The city acquired the Edward R. Driggers Center for the Arts, a 1955 building that underwent a $2.5 million renovation before opening in 2019. 

“We have a very large art gallery here, we have seven artist-in-residence spaces, we have a ceramics classroom and an arts classroom. And then on the performing arts side, we have a lobby, auditorium and stage and a green room,” she said. 

Greer offers a wide variety of programming, including art exhibits, the Holiday Arts Fair, Day of the Dead Festival, a gingerbread house jamboree, an international festival and plenty of music.

Byouk said it’s important for city cultural arts leaders to talk with other municipalities and organizations to learn more about their structures.

“We took components from both the private sector and the public sector to make this work,” she said. “We visited other municipalities to see their cultural arts centers and museums. We went to private arts organizations and talked with them. And it's an ongoing process. Every year we go to different facilities, meet with people. We're always learning to try to better what we've got going on.”

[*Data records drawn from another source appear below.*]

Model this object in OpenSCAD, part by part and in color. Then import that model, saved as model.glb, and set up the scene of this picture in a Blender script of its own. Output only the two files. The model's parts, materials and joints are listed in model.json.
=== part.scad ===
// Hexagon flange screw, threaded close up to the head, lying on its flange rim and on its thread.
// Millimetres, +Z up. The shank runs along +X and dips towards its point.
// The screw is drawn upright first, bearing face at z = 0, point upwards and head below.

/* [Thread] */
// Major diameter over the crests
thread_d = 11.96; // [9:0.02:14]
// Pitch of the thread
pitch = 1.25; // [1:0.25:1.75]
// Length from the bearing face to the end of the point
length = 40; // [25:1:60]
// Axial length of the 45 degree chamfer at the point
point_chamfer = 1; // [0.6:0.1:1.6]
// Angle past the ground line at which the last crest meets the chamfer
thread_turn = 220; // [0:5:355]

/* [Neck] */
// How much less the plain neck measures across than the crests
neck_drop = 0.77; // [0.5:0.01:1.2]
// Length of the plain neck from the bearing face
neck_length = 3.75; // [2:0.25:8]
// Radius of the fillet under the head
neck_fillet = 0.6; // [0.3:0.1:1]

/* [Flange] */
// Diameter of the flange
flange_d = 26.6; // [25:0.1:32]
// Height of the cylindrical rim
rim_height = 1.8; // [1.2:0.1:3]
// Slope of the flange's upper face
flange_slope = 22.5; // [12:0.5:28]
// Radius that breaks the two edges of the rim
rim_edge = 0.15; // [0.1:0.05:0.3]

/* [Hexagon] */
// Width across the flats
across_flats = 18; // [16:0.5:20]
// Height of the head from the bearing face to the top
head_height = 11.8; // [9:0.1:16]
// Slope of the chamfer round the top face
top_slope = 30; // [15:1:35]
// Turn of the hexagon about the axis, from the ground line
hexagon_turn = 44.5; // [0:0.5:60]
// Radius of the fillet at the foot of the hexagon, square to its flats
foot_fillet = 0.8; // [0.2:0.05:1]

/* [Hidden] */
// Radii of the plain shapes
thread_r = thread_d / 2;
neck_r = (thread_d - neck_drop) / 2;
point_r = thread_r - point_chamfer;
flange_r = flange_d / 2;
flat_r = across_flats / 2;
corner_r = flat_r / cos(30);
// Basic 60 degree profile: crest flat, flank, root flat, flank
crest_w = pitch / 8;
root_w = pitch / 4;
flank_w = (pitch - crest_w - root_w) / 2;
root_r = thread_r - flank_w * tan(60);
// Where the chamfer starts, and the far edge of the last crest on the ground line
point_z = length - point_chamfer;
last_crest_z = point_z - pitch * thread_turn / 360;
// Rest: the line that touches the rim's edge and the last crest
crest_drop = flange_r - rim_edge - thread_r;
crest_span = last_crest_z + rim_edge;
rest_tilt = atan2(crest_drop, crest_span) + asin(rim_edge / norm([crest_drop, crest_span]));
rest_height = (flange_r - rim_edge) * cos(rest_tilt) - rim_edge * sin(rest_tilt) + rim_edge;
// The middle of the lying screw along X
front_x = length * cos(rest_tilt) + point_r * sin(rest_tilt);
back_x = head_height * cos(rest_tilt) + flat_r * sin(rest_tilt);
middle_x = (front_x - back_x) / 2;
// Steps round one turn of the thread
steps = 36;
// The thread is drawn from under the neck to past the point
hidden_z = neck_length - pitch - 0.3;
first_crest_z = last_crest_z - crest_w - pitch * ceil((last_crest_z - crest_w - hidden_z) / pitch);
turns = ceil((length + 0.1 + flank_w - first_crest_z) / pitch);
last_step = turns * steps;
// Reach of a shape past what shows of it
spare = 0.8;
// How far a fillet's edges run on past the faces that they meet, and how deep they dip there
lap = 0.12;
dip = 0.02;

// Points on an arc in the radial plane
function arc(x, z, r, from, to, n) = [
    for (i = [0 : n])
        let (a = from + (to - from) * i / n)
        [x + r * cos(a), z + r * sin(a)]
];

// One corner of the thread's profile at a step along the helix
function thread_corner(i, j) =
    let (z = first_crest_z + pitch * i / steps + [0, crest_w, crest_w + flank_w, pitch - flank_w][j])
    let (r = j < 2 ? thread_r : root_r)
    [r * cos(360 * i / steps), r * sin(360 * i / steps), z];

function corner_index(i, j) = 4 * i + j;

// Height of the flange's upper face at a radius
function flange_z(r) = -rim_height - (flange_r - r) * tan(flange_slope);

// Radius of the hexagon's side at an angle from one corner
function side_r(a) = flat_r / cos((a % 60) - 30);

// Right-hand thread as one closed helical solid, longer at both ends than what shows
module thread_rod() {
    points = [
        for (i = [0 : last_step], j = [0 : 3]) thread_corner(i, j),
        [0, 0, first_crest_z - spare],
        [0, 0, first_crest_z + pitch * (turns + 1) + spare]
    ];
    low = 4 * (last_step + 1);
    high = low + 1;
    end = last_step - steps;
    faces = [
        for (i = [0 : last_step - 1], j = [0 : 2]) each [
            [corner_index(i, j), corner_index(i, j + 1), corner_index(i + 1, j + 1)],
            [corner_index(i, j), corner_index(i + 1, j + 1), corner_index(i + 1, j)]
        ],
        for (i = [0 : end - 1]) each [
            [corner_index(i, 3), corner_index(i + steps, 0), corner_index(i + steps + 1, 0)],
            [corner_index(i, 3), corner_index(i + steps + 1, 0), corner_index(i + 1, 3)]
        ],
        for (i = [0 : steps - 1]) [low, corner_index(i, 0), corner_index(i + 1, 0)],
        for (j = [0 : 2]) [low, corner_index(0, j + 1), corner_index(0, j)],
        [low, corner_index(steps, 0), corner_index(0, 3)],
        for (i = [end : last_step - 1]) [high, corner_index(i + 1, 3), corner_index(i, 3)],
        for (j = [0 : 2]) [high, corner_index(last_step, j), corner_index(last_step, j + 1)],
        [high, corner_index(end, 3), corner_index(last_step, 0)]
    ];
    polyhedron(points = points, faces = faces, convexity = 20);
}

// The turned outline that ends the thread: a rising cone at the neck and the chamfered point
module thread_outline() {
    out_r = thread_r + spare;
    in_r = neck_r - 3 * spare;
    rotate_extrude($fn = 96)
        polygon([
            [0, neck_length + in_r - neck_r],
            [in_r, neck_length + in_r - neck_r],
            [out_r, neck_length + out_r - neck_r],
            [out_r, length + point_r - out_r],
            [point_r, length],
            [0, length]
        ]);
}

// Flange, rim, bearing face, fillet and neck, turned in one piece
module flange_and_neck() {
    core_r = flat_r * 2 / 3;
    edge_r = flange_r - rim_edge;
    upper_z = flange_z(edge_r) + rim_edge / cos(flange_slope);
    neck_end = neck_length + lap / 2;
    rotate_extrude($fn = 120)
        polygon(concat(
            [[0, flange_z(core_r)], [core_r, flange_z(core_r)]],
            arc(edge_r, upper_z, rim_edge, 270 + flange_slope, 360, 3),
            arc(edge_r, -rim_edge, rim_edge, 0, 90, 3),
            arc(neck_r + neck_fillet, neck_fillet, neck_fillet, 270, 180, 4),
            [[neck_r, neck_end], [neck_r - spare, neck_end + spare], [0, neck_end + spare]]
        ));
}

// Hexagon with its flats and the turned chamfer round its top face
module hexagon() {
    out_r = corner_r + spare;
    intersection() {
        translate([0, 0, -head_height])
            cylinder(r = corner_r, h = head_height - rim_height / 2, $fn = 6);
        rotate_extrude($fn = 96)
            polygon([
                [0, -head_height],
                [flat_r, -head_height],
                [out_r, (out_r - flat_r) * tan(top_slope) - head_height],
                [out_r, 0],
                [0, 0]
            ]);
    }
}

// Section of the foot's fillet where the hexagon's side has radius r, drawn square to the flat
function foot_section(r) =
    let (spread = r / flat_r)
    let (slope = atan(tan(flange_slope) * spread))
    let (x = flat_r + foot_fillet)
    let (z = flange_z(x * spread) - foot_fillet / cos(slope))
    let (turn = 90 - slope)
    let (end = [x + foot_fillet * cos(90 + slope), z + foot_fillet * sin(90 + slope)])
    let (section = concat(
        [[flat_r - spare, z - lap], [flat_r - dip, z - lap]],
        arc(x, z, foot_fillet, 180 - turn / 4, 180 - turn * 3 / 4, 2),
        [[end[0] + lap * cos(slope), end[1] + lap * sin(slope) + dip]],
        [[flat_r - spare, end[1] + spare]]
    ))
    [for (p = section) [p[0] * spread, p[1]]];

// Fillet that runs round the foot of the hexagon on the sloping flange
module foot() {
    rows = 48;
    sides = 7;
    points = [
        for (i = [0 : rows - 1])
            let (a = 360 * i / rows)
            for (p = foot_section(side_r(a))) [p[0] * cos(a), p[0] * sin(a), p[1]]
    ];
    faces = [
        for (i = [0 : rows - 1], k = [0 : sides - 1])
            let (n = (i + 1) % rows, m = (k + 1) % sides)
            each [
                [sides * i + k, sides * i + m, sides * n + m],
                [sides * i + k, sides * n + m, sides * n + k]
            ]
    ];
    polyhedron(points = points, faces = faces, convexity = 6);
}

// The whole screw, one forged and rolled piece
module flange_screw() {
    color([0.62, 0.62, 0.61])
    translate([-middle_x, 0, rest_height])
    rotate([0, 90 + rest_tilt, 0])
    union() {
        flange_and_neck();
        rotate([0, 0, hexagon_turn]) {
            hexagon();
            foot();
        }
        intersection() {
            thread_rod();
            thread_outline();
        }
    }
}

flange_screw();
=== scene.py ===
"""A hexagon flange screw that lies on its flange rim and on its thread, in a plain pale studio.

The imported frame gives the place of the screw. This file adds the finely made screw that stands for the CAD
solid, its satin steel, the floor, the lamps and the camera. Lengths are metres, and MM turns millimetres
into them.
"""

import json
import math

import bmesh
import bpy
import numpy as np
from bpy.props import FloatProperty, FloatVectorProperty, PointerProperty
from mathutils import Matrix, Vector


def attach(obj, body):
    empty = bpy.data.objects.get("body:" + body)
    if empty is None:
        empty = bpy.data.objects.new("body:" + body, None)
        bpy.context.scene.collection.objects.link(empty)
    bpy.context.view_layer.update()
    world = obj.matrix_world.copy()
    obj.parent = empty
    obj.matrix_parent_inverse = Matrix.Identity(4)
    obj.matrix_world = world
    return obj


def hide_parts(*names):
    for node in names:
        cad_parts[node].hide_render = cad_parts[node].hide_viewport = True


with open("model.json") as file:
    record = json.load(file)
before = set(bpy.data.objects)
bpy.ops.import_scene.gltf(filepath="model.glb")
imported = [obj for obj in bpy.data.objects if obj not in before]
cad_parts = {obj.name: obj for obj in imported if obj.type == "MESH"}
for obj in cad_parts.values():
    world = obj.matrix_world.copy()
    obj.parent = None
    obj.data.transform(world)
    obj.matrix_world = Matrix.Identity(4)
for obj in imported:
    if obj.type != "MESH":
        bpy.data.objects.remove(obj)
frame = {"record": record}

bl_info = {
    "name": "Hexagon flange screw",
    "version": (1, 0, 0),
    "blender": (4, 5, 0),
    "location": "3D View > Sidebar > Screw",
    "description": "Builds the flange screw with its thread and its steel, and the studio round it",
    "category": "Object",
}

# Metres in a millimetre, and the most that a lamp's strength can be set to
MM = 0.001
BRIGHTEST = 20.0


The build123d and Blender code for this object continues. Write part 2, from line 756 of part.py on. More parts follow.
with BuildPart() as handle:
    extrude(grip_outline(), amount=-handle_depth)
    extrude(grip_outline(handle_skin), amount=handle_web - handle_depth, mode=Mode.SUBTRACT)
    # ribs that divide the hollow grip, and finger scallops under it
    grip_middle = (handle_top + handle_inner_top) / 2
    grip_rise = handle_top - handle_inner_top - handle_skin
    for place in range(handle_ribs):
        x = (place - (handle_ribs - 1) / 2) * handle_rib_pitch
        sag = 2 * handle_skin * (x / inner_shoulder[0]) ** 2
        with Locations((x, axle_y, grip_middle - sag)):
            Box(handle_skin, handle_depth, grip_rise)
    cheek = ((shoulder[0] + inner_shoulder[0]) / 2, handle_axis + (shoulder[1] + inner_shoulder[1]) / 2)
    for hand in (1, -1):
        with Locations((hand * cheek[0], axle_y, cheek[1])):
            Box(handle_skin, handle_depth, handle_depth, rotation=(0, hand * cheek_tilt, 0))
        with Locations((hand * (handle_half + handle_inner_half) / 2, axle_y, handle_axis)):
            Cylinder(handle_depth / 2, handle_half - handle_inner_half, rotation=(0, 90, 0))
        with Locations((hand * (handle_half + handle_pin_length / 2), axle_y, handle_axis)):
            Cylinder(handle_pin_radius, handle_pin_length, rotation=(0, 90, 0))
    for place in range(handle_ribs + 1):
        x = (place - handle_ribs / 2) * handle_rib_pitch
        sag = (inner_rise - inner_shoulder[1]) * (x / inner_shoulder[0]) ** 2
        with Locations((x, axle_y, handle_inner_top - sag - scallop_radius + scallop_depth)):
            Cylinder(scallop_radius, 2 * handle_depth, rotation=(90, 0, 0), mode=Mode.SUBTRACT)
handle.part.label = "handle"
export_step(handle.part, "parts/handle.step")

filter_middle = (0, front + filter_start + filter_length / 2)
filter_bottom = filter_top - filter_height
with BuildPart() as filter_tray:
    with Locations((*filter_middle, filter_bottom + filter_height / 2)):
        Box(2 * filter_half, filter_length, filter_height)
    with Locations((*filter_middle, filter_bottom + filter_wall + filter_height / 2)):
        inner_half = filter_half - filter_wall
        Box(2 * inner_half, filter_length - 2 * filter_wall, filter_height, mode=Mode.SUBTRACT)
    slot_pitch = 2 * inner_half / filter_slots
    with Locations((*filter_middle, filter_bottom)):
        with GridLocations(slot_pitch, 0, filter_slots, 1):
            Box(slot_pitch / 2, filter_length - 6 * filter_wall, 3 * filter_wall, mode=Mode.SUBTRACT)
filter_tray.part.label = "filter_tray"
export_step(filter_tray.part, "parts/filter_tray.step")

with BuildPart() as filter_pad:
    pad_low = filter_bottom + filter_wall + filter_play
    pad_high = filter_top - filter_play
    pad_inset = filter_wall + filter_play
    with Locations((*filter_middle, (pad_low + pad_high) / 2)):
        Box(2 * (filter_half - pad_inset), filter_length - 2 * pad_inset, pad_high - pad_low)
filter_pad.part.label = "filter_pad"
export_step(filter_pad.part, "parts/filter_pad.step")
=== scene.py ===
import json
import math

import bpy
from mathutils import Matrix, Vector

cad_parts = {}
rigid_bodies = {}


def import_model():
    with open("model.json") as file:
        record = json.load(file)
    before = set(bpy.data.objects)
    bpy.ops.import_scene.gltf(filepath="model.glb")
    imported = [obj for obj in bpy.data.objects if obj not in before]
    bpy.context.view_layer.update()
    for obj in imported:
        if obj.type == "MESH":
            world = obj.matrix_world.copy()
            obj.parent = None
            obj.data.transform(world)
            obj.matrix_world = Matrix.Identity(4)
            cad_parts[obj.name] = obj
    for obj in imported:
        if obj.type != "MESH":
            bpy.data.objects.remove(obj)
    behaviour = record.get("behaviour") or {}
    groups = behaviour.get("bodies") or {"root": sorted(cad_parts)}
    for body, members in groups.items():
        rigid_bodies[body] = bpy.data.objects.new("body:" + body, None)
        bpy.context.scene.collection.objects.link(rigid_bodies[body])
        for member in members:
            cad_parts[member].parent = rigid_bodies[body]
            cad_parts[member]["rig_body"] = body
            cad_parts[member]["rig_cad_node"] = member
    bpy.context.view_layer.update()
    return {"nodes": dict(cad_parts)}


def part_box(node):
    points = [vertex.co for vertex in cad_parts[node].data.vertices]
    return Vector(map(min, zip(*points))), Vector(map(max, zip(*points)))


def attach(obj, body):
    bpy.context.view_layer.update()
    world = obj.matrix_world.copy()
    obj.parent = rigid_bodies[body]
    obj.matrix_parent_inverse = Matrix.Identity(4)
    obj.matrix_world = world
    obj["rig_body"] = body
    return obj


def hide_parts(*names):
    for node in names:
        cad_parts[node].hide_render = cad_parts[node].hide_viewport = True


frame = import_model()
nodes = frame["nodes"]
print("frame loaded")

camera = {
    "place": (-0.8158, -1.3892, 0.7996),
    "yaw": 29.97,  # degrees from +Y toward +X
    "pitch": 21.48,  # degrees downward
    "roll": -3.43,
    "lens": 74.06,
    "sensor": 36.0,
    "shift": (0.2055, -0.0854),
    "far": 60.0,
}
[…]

Along with learning what other groups are doing, the Cultural Arts Division also talks to constituents and surveys what might be missing in the area. 

“We looked around at what was in the Greenville area,” Byouk said. “There was a lot of art, there was a lot of theater, a lot of art classes, but not so much in the clay area. We invested in the equipment for our successful clay ceramics program, and we now have classes every day but Friday and Sunday.”

She added that it is important to have a relationship with the nonprofit Greer Cultural Arts Council that works with the city. 

“The arts council has a wide range of volunteers that help the city, like at the Day of the Dead Festival, the volunteers will come in and help,” she said. “They do a lot behind the scenes at the International Festival. And then the city turns around and supports the arts council by providing space when needed. So it's a very nice working relationship between the two agencies.”